Desde la casa roja

Cuerpo a cuerpo

Aroa Moreno

Llega un momento en la escritura de un libro o de un texto como este, en el que, igual que en la conversación de una noche de borrachera, todo puede saltar por los aires. Es entonces cuando uno debería sujetar las riendas tensas del lenguaje y, depende de cuántos demonios tiren de él, de la pendiente por la que se esté deslizando, de la velocidad que se tome y de otras líneas indescifrables (si no, todos sabríamos armar las mejores historias), salva la curva o derrapa hasta salir del camino, se estrella contra el primer árbol y no hay forma de volver a esa ruta que parecía nítida hace solo un segundo. En ese momento, estás muy solo. Cuerpo a cuerpo con las palabras. Eres un pez que boquea en la corriente para seguir su rumbo que no debe dejar de nadar. Estás en aterrizaje forzado. Intentas mantenerte tibio entre la conciencia y el instinto. Hay autores que dicen que lo pasan muy bien escribiendo sus libros. Se divierten. Que disfrutan el camino de la escritura. Personas que te suelen decir: para pasarlo mal, no escribas. También depende en qué aguas meta uno las manos. Y nadie dice que a los que sufrimos con la tensión de la concentración continuada no nos guste un poco pasarlo mal si es así.

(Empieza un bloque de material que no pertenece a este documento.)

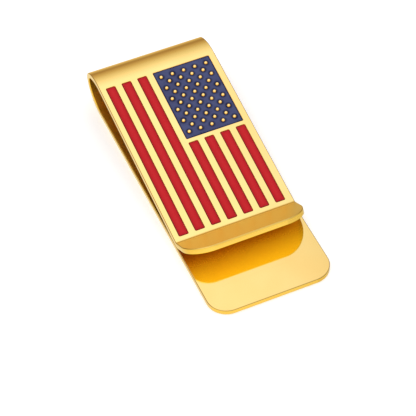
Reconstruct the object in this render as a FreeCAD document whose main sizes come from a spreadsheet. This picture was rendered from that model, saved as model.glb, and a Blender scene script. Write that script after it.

En pocas películas he presentido esa escalada de la calma previa al desastre mejor que en la transparente De aquí a la eternidad, aunque la película, vista hoy, no sé si se resuelve al final con precisión, al margen de lo que sabemos que sí pasó aquel domingo que se presentaba apacible en 1941. Fred Zinnemann consigue en este largometraje de la Segunda Guerra Mundial sobre fondo de romances varios ilustrar las vísperas del ataque aéreo a Pearl Harbour y fijar uno de sus temas recurrentes: hombres y mujeres que deciden mantenerse apegados a sí mismos para no ser arrollados por unas circunstancias intensas. También vi hace poco la mítica Tiburón de Steven Spielberg (1975). Otro desastre en otra costa. Una chica desaparece y encuentran sus restos en la playa. El análisis forense dice que ha sido atacada por un tiburón. El jefe de la policía sugiere cerrar las playas, pero la propuesta es rechazada por el alcalde. Nadie quiere arruinar la inminente temporada veraniega. Sí. Conocemos el argumento hasta la médula.

Hace unos días, en una playa del norte, estaba jugando en la arena cuando nos dimos cuenta del preciso instante en que cambió el signo de la marea. Y nuestro castillo, supuestamente a salvo, quedó arrasado en un golpe de ola. A nuestro alrededor, parecía que nadie se daba cuenta de cómo el agua había empezado a avanzar hacia la costa. El mar dejaba de engullirse a sí mismo, para devorar los metros de playa arrinconando a los bañistas junto al paseo marítimo, rompiendo los metros de distancia entre unos y otros. Nadie se fue. Seguimos llegando y llegando. Era previsible, pero no atendimos a las señales, la anticipación del derrumbe. Fue el mismo día en que confinaron a 70.000 personas en Lugo, una provincia que estuvo a salvo en el primer brote de la pandemia. Igual que esa mañana parecíamos estarlo las miles de personas que, como nosotros, sin tomar las riendas de lo que nos atraviesa, disfrutábamos en esa playa de una nueva y falsa normalidad bajo el sol del Cantábrico.

Velocidad y anticipación. Es difícil sujetar la tensión un tiempo largo: estar atentos a lo que sí hemos aprendido de la primavera. Y sabemos lo que tenemos que hacer y podríamos salvarnos de volver a cerrar nuestras puertas. Estamos en ese momento crítico de mantenernos más cerca de la razón que del instinto estival, de anticiparnos al desenlace, de no despistarnos para no ser el libro que se pierde sin llegar a resolverse. Nadie quiere quedarse en los bordes de la carretera como los que no giraron el volante a tiempo. Nadie quiere esta última frase estrellada del artículo.

Por cierto, si tienen un momento contra el calor, vuelvan a ver esa escena de Burt Lancaster y Deborah Kerr uno sobre otro, cuerpo a cuerpo, en una playa desierta de Hawai. Refresca.